Start Source data

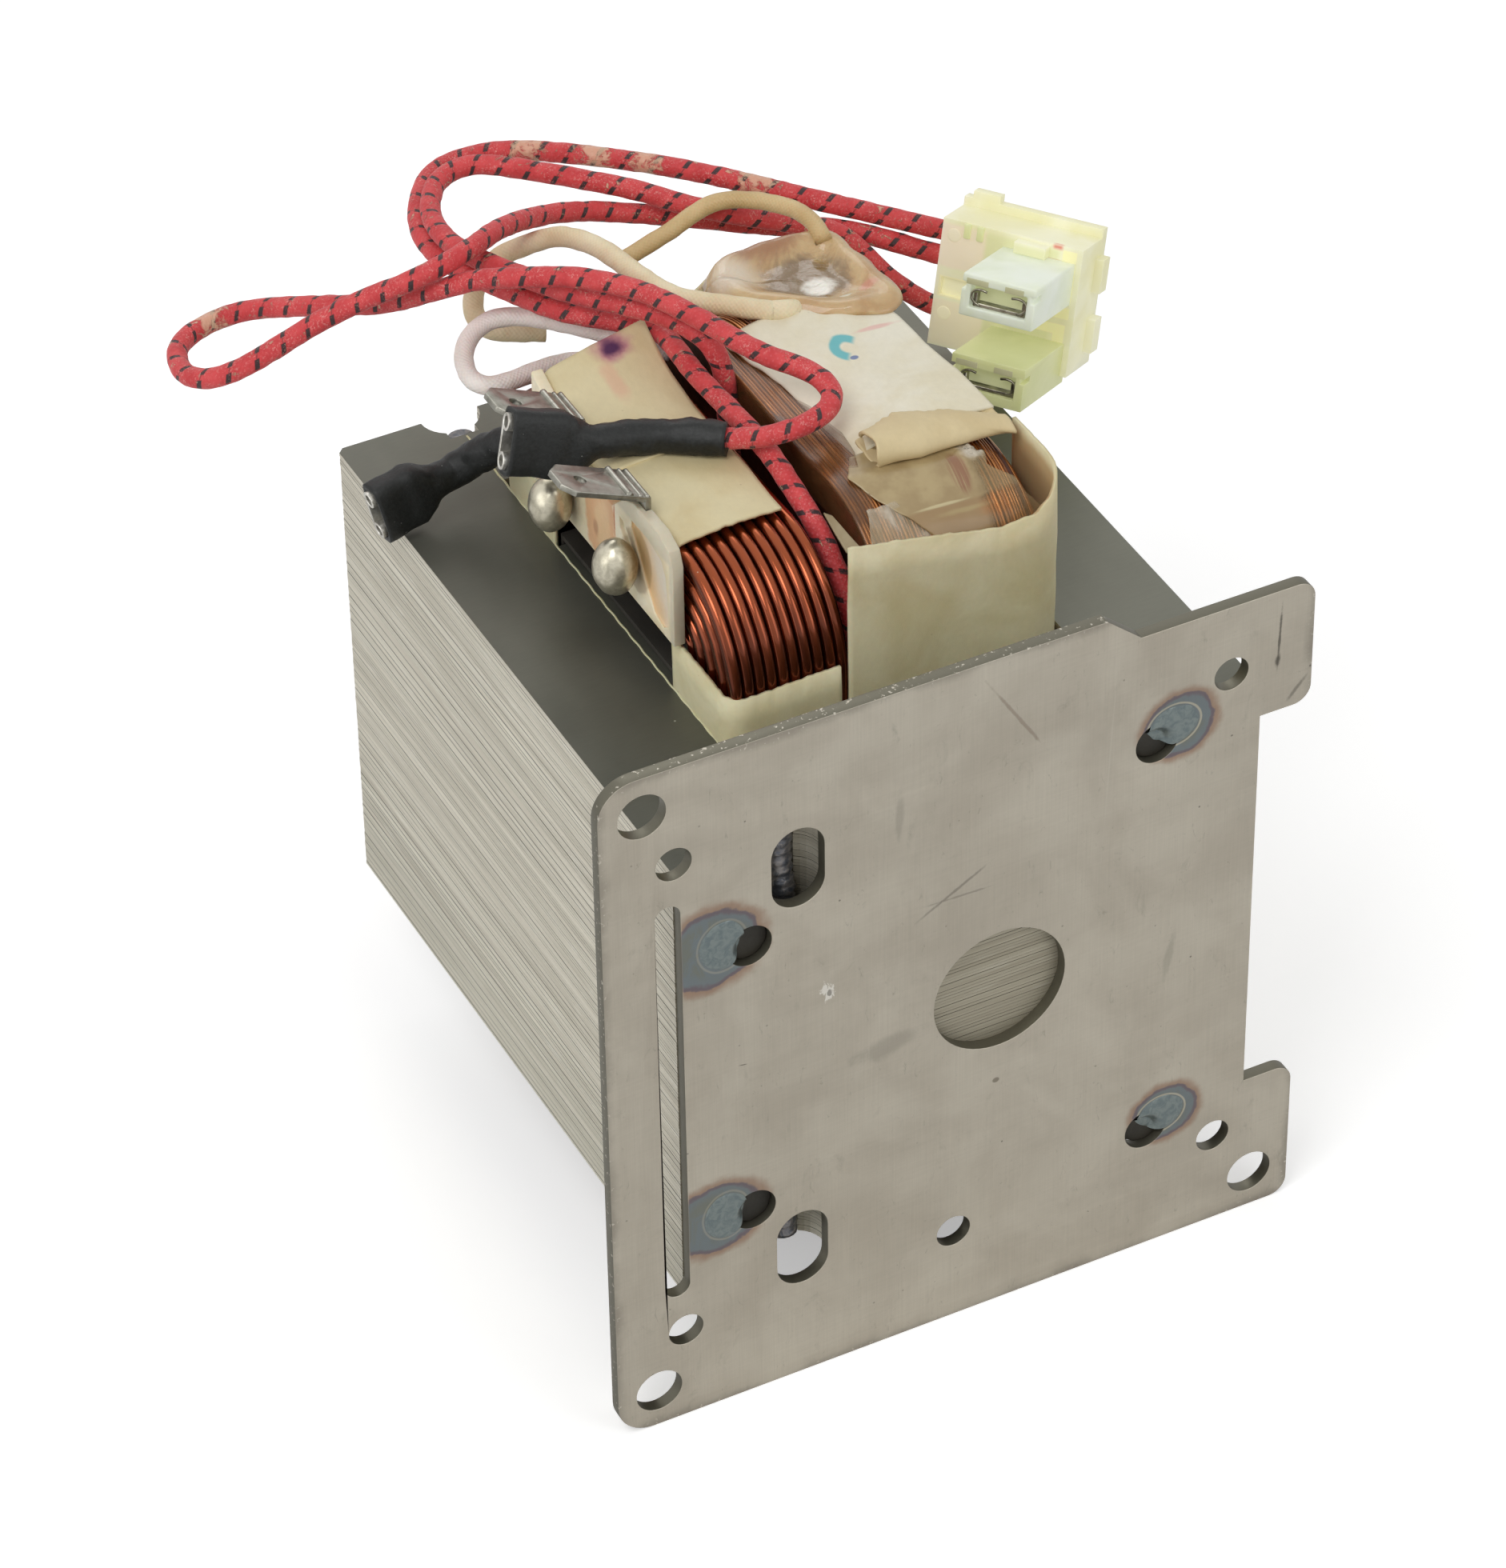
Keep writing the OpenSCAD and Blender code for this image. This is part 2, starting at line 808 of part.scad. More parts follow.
// flat sleeve over a receptacle, drawn in to the lead
module sleeve_body() {
    difference() {
        union() {
            hull()
                sleeve_section(8.4, 0);
            hull() {
                translate([8.4, 0, 0])
                    sleeve_section(0.01, 0);
                translate([12, 0, 0])
                    rotate([0, 90, 0])
                        cylinder(h = 0.4, d = neck_d, $fn = 24);
            }
        }
        translate([-0.01, 0, 0])
            hull()
                sleeve_section(7.8, 0.5);
    }
}

module black_sleeve_upper() {
    color([0.09, 0.1, 0.1])
        place_high() {
            at_upper_sleeve()
                sleeve_body();
            lead(route_neck_upper, neck_d, 12);
        }
}

module black_sleeve_lower() {
    color([0.09, 0.1, 0.1])
        place_high() {
            at_lower_sleeve()
                sleeve_body();
            lead(route_neck_lower, neck_d, 12);
        }
}

// push-on receptacle: flat floor with both edges rolled over
module receptacle(l) {
    w = 7.2;
    r = 1.15;
    for (s = [-1, 1])
        translate([0, 0, s * (w / 2 - r)])
            rotate([0, 90, 0])
                difference() {
                    cylinder(h = l, r = r, $fn = 24);
                    translate([0, 0, -1])
                        cylinder(h = l + 2, r = r - 0.4, $fn = 24);
                }
    translate([0, r - 0.4, -w / 2 + r])
        cube([l, 0.4, w - 2 * r]);
}

module receptacle_upper() {
    color([0.8, 0.8, 0.78])
        place_high()
            at_upper_sleeve()
                translate([0.3, 0, 0])
                    receptacle(7.4);
}

module receptacle_lower() {
    color([0.8, 0.8, 0.78])
        place_high()
            at_lower_sleeve()
                translate([0.3, 0, 0])
                    receptacle(7.4);
}

// frame of the connector: origin at the block's lower left front corner
module at_block() {
    translate(block_at)
        rotate([0, 0, block_turn])
            rotate([block_tilt, 0, 0])
                children();
}

housing_x = 8.5;
housing_w = 10.2;
housing_h = 5.7;
housing_z = [-1.2, -1.2 + housing_pitch];

module connector_block() {
    color([0.87, 0.88, 0.7])
        place_high()
            at_block()
                difference() {
                    union() {
                        // face and the walls behind it
                        cube([block_w, 1.6, block_h]);
                        translate([0, 0, block_h - 1.6])
                            cube([block_w, block_d, 1.6]);
                        translate([block_w - 1.6, 0, 0])
                            cube([1.6, block_d, block_h]);
                        translate([0, block_d - 1.6, block_h - 1.6])
                            cube([block_w, 1.6, 2.8]);
                        translate([1.2, block_d - 1.6, block_h])
                            cube([3.8, 1.6, 2.2]);
                        // catches on the right wall
                        for (z = [2.2, 10.4])
                            translate([block_w, block_d - 3.2, z])
                                cube([1.2, 2.4, 4.6]);
                        // latch over the upper housing
                        translate([10.6, -1.6, housing_z[1] + housing_h + 0.1])
                            cube([4.4, 2, 1.5]);
                    }
                    // seats of the two housings
                    for (z = housing_z)
                        translate([housing_x, -1, z])
                            cube([housing_w, 4, housing_h]);
                    // window in the left of the face
                    translate([0.8, -1, 7])
                        cube([4.4, 4, 2.4]);
                }
}

module housing(z) {
    slot_h = 3.1;
    slot_w = 7.8;
    at_block()
        translate([housing_x, -housing_l, z])
            difference() {
                cube([housing_w, housing_l + 1.6, housing_h]);
                translate([(housing_w - slot_w) / 2, -1, (housing_h - slot_h) / 2])
                    cube([slot_w, housing_l + 4, slot_h]);
                // the upper edges of the front are set back
                for (x = [-1, housing_w - 0.6])
                    translate([x, -1, housing_h - 2])
                        cube([1.6, 3, 0.8]);
            }
}

module housing_upper() {
    color([0.8, 0.87, 0.72])
        place_high()
            housing(housing_z[1]);
}

module housing_lower() {
    color([0.78, 0.84, 0.66])
        place_high()
            housing(housing_z[0]);
}

// contact that lies on the floor of a housing's slot
module housing_contact(z) {
    w = 7.2;
    l = 9;
    color([0.76, 0.74, 0.68])
        place_high()
            at_block()
                translate([housing_x + (housing_w - w) / 2, -housing_l + 0.8, z + 1.3]) {
                    cube([w, l, 0.5]);
                    for (x = [0, w - 0.5])
                        translate([x, 0, 0])
                            cube([0.5, l, 1.9]);
                }
}

module housing_contact_upper() {
    housing_contact(housing_z[1]);
}

module housing_contact_lower() {
    housing_contact(housing_z[0]);
}

mounting_plate();
e_core();
i_core();
joint_weld_front();
joint_weld_rear();
plate_weld_left_upper();
plate_weld_left_lower();
plate_weld_right_upper();
plate_weld_right_lower();
magnetic_shunt_front();
magnetic_shunt_rear();
primary_former();
primary_winding();
secondary_former();
secondary_winding();
filament_winding();
separator_front();
separator_rear();
primary_liner_front();
primary_liner_rear();
secondary_liner_front();
secondary_liner_rear();
primary_side_paper();
primary_paper_front();
primary_paper_rear();
terminal_board();
terminal_tab_front();
terminal_tab_rear();
solder_ball_front();
solder_ball_rear();
secondary_cover_paper();
secondary_film_flap();
lead_wrap_varnished();
filament_lead_upper();
filament_lead_lower();
capacitor_lead();
white_lead();
cream_sleeve();
tan_sleeve();
black_sleeve_upper();
black_sleeve_lower();
receptacle_upper();
receptacle_lower();
connector_block();
housing_upper();
housing_lower();
housing_contact_upper();
housing_contact_lower();
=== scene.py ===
"""Looks of the oven transformer. Points are in millimetres from the plate's lower left front
corner."""

import math
from functools import partialmethod

import bmesh
import bpy
from mathutils import Matrix, Vector, noise


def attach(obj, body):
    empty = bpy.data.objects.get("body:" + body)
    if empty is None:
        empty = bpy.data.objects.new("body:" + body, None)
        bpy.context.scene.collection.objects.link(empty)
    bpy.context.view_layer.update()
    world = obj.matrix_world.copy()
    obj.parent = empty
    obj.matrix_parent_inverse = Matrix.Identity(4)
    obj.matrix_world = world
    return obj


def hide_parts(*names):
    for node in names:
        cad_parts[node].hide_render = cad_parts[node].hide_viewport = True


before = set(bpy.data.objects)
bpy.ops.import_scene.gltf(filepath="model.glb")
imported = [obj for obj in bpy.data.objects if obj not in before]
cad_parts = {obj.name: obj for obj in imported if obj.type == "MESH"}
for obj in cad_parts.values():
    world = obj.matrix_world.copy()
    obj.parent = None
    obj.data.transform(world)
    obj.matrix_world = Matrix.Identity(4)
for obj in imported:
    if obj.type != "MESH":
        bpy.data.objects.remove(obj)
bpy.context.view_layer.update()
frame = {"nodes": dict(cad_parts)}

MM = 0.001
CORNER = Vector((49.0, 48.9, 0.0))
MID_Y = 49.8
PLATE_W, PLATE_H = 98.0, 106.0
BLOCK_AT = Vector((86.5, 78.5, 91.6))
BLOCK_TURN = (Matrix.Rotation(math.radians(-52), 3, "Z")
              @ Matrix.Rotation(math.radians(-18), 3, "X"))
SCENE = bpy.context.scene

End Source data

Within the listing above, locate the line containing "mounting_plate();" and the line containing "cad_parts[node].hide_render = cad_parts[node].hide_viewport". Reproduce those two lines and all lines between them exactly, with nothing added.

mounting_plate();
e_core();
i_core();
joint_weld_front();
joint_weld_rear();
plate_weld_left_upper();
plate_weld_left_lower();
plate_weld_right_upper();
plate_weld_right_lower();
magnetic_shunt_front();
magnetic_shunt_rear();
primary_former();
primary_winding();
secondary_former();
secondary_winding();
filament_winding();
separator_front();
separator_rear();
primary_liner_front();
primary_liner_rear();
secondary_liner_front();
secondary_liner_rear();
primary_side_paper();
primary_paper_front();
primary_paper_rear();
terminal_board();
terminal_tab_front();
terminal_tab_rear();
solder_ball_front();
solder_ball_rear();
secondary_cover_paper();
secondary_film_flap();
lead_wrap_varnished();
filament_lead_upper();
filament_lead_lower();
capacitor_lead();
white_lead();
cream_sleeve();
tan_sleeve();
black_sleeve_upper();
black_sleeve_lower();
receptacle_upper();
receptacle_lower();
connector_block();
housing_upper();
housing_lower();
housing_contact_upper();
housing_contact_lower();
=== scene.py ===
"""Looks of the oven transformer. Points are in millimetres from the plate's lower left front
corner."""

import math
from functools import partialmethod

import bmesh
import bpy
from mathutils import Matrix, Vector, noise


def attach(obj, body):
    empty = bpy.data.objects.get("body:" + body)
    if empty is None:
        empty = bpy.data.objects.new("body:" + body, None)
        bpy.context.scene.collection.objects.link(empty)
    bpy.context.view_layer.update()
    world = obj.matrix_world.copy()
    obj.parent = empty
    obj.matrix_parent_inverse = Matrix.Identity(4)
    obj.matrix_world = world
    return obj


def hide_parts(*names):
    for node in names:
        cad_parts[node].hide_render = cad_parts[node].hide_viewport = True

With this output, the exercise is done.